I was good at math and computer science requires a good math background. And in my country whatever you’re good at is what you usually end up studying. But after a couple of years of school and getting familiar with computer programs, I fell in love with the way algorithms work, and my brain naturally looks at things in life in zeroes and ones, the type of thinking required to write an algorithm. You either hate it, or you really, really like it. There’s no in-between.

Do you go back to Iran often?

Almost every year.

Do you miss anything right now?

Not really. I have been here so long I don’t really miss anything. And there are a lot of good Iranian restaurants in Canada. So I don’t miss the food.

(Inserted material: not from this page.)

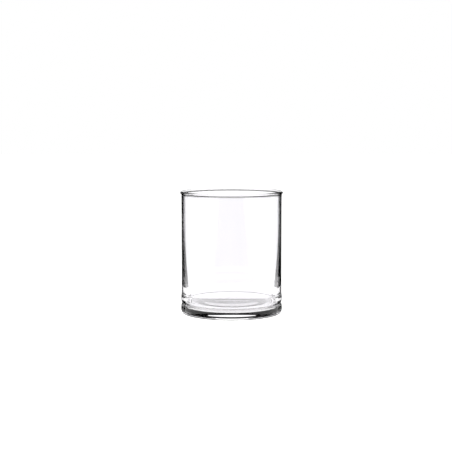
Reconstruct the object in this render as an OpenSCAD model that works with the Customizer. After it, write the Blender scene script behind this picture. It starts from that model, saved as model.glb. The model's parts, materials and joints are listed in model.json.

What restaurant would you recommend?

If you want a good Iranian kebab, which is the best kebab ever, you can try Tehran Café. A simpler take-out place called George’s Submarine, also has a good Iranian kebab.

What are your hobbies?

I swim a lot. I have always loved swimming, but these days I don’t get a lot of free time. If I can find time to read a book not related to my field I would call that day a success.

I would love to have more time to go hiking and to be in nature a bit more.

What’s the best advice you have ever received?

The best advice I ever received was not to be afraid of failure. Failure is how you learn. It’s how you become stronger.

Who gave you this advice?

I don’t know. I forget. It may have even been social media.

What’s your favourite social media platform?

I’d say Twitter. It’s how I connect to researchers in my field and it’s so easy to see what they’re doing and thinking about at the moment. It’s incredible that I can know what my role models in the field are thinking about, instantly.

What was your first memory?

It was in my grandma’s backyard. She had a little pond with some fish in it and I was small enough to swim in it. I remember that. I spent a lot of time there because both of my parents worked. Those were very fond memories. I wish I could go back and tell myself to enjoy those moments even more.